Don’t get it wrong—12-step therapy is a vital part of anybody’s recovery, no matter what their drug of choice has been. Whether they’re been drinking, speeding, tripping, chasing the dragon, or whatever, they need the validation that only partners in 12-step can provide. They need to know that they are not the only ones with dirty secrets. They need to know that they can step out of the darkness and into the light because others before them have already done it.

But buprenorphine therapy reinforces the concept that treatment can be and may be necessary over the long term, for years. Like methadone, it offers a way to avoid the horrible withdrawal symptoms and cravings that send a person right back into the arms of relapse. Unlike methadone, it’s more difficult to abuse, because it’s a partial opioid agonist rather than a full agonist. Even when someone increases their dose of buprenorphine—with or without the doctor’s permission—they will reach a point when they won’t notice any increased sensation of being high.

So if you’re on buprenorphine treatment, how will you know when you should think about quitting it? If you have a loved one in buprenorphine treatment, how do you know that they have a justified need to remain in therapy?

According to Vendeland and Rager, you should note these markers along the road to recovery:

  • If the person used opiates for a long time, they will need to remain on medication-assisted treatment for a long time. If the person has tried to quit before, how many times have they relapsed? Nobody who has been injecting heroin for decades is going to make it through treatment as quickly as someone who was hooked on pain pills for a year.
  • Does the person work the 12 steps? There is no intention here to find out if the person has accepted a specific spiritual higher power.

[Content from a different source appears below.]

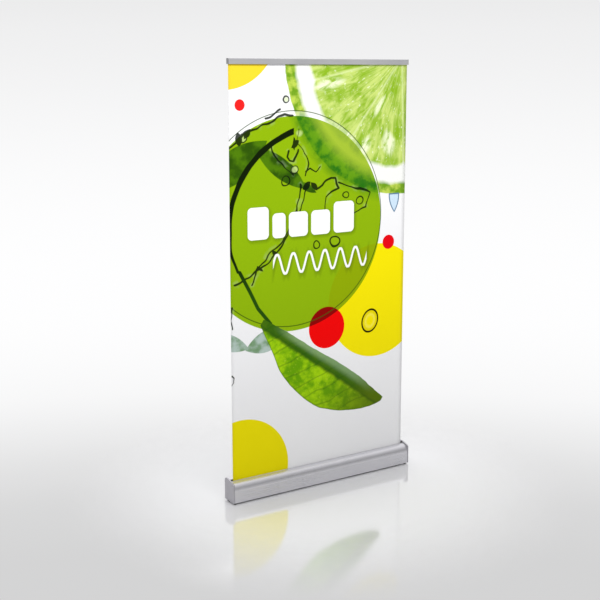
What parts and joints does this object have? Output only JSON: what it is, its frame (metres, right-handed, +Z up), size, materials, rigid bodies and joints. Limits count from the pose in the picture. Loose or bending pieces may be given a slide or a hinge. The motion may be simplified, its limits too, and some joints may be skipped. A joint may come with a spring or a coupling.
{
  "type": "roll-up banner stand",
  "caption": "Free-standing roll-up banner: a spring-roller cassette holds a printed film sheet that hangs from a clamp rail on a telescopic pole.",
  "frame": {"origin": "middle of the footprint, on the floor that the stand's pads rest on", "axes": "+X along the cassette to the right as seen from the front, -Y towards the printed side, +Z up"},
  "size_m": [1.04, 0.0892, 2.08],
  "materials": {
    "black_plastic": "matte",
    "edge_strip": "satin",
    "felt": "matte",
    "foot_steel": "satin",
    "grip_rubber": "matte",
    "leader_film": "satin",
    "nylon": "satin",
    "printed_film": "satin print",
    "rail_aluminium": "satin",
    "rail_cap": "matte",
    "rubber": "matte",
    "screw_steel": "satin",
    "silver_anodised": "satin",
    "silver_cap": "satin",
    "steel": "brushed",
    "tube_aluminium": "satin"
  },
  "bodies": {
    "cassette": {"base_housing": "silver_anodised", "front_slot_strip": "edge_strip", "rear_wiper_strip": "felt", "left_end_cap": "silver_cap", "right_end_cap": "silver_cap", "end_cap_screws": "screw_steel", "corner_pads": "rubber", "foot_pivot_bolts": "screw_steel", "foot_pivot_nuts": "screw_steel", "foot_washers": "nylon", "spring_arbor": "steel", "torsion_spring": "steel", "spring_anchor": "nylon", "idle_axle": "steel", "banner_sheet": "printed_film", "pole_socket": "black_plastic", "socket_screws": "screw_steel", "pole_lower_tube": "tube_aluminium", "pole_foot_plug": "black_plastic", "lower_collet": "nylon"},
    "roller": {"roller_tube": "tube_aluminium", "wound_film": "leader_film", "roller_plug_left": "nylon", "roller_plug_right": "nylon", "roller_bushes": "nylon"},
    "rail": {"rail_body": "rail_aluminium", "rail_end_cap_left": "rail_cap", "rail_end_cap_right": "rail_cap"},
    "jaw": {"rail_jaw": "rail_aluminium", "rail_grip_strip": "grip_rubber"},
    "pole_middle": {"pole_middle_tube": "tube_aluminium", "middle_slider_bush": "nylon", "upper_collet": "nylon"},
    "pole_upper": {"pole_upper_tube": "tube_aluminium", "upper_slider_bush": "nylon", "pole_top_hook": "black_plastic", "hook_pin": "steel"},
    "lower_collar": {"lower_lock_collar": "black_plastic"},
    "upper_collar": {"upper_lock_collar": "black_plastic"},
    "left_foot": {"foot_bar_left": "foot_steel", "foot_pads_left": "rubber"},
    "right_foot": {"foot_bar_right": "foot_steel", "foot_pads_right": "rubber"}
  },
  "joints": [
    {"name": "rail_slide", "type": "slide", "parent": "cassette", "child": "rail", "axis": [0, 0, -1], "range_m": [0, 1.94], "deforming": ["banner_sheet"]},
    {"name": "roller_spin", "type": "hinge", "parent": "cassette", "child": "roller", "pos_m": [0, -0.0175, 0.05], "axis": [1, 0, 0], "continuous": true},
    {"name": "jaw_open", "type": "hinge", "parent": "rail", "child": "jaw", "pos_m": [0, -0.003, 2.0763], "axis": [-1, 0, 0], "range_deg": [0, 55]},
    {"name": "middle_slide", "type": "slide", "parent": "cassette", "child": "pole_middle", "axis": [0, 0, -1], "range_m": [0, 0.59]},
    {"name": "upper_slide", "type": "slide", "parent": "pole_middle", "child": "pole_upper", "axis": [0, 0, -1], "range_m": [0, 0.59]},
    {"name": "lower_collar_twist", "type": "hinge", "parent": "cassette", "child": "lower_collar", "pos_m": [0, 0.026, 0.73], "axis": [0, 0, 1], "range_deg": [0, 90]},
    {"name": "upper_collar_twist", "type": "hinge", "parent": "pole_middle", "child": "upper_collar", "pos_m": [0, 0.026, 1.4], "axis": [0, 0, 1], "range_deg": [0, 90]},
    {"name": "left_foot_swivel", "type": "hinge", "parent": "cassette", "child": "left_foot", "pos_m": [-0.33, 0, 0.003], "axis": [0, 0, 1], "range_deg": [0, 90]},
    {"name": "right_foot_swivel", "type": "hinge", "parent": "cassette", "child": "right_foot", "pos_m": [0.33, 0, 0.003], "axis": [0, 0, -1], "range_deg": [0, 90]}
  ],
  "couplings": [
    {"joint": "roller_spin", "follows": "rail_slide", "rad_per_m": -50}
  ]
}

Rather, the person cannot succeed in recovery unless they recognize their own responsibility for the addiction and also for their recovery.
  • Can they cope? Does the person have a relapse prevention plan and a good support network?
  • How solid is the person’s certainty that he or she can succeed without continued buprenorphine treatment? Doctors often ask people as they begin buprenorphine treatment what their goal is to quit that treatment. People often recognize the need to stabilize their lives and tie up all the loose ends that are flying about.
  • Does the person abstain? Of course the person must abstain from opiates, but ultimately they must live a clean lifestyle. If the person has just substituted one addiction for another—i.e., using cocaine instead of opiates—then they will soon be back to their original drug of choice.
  • Are initial addiction issues resolved? If someone got into pain pills because they had an unresolved pain issue that is still unresolved, then they will get in trouble if they try to wean off buprenorphine treatment.
  • People, places, and things: If a person wants to avoid a cold, Vendeland and Rager tell us, then they shouldn’t shake hands with someone who’s sneezing and coughing. Likewise, the addict in recovery should develop a commitment to avoiding the people, places, and things that led him down the road to addiction in the first place.

There should no longer be any stigma or shame associated with buprenorphine treatment. If you are using opiates, or if you know someone who is, then go into buprenorphine treatment with the full acknowledgment that you are not going to end your therapy prematurely.

Your first step is to visit your local buprenorphine treatment program and take advantage of the full opportunity to ask questions of the assessment counselor. Only then will you have a complete idea of the therapeutic options that will keep you clean and straight. Remember that buprenorphine is a medication recommended by the federal government in order to treat the medical diagnosis that you have. Only by accepting and working the treatment can you make it into recovery.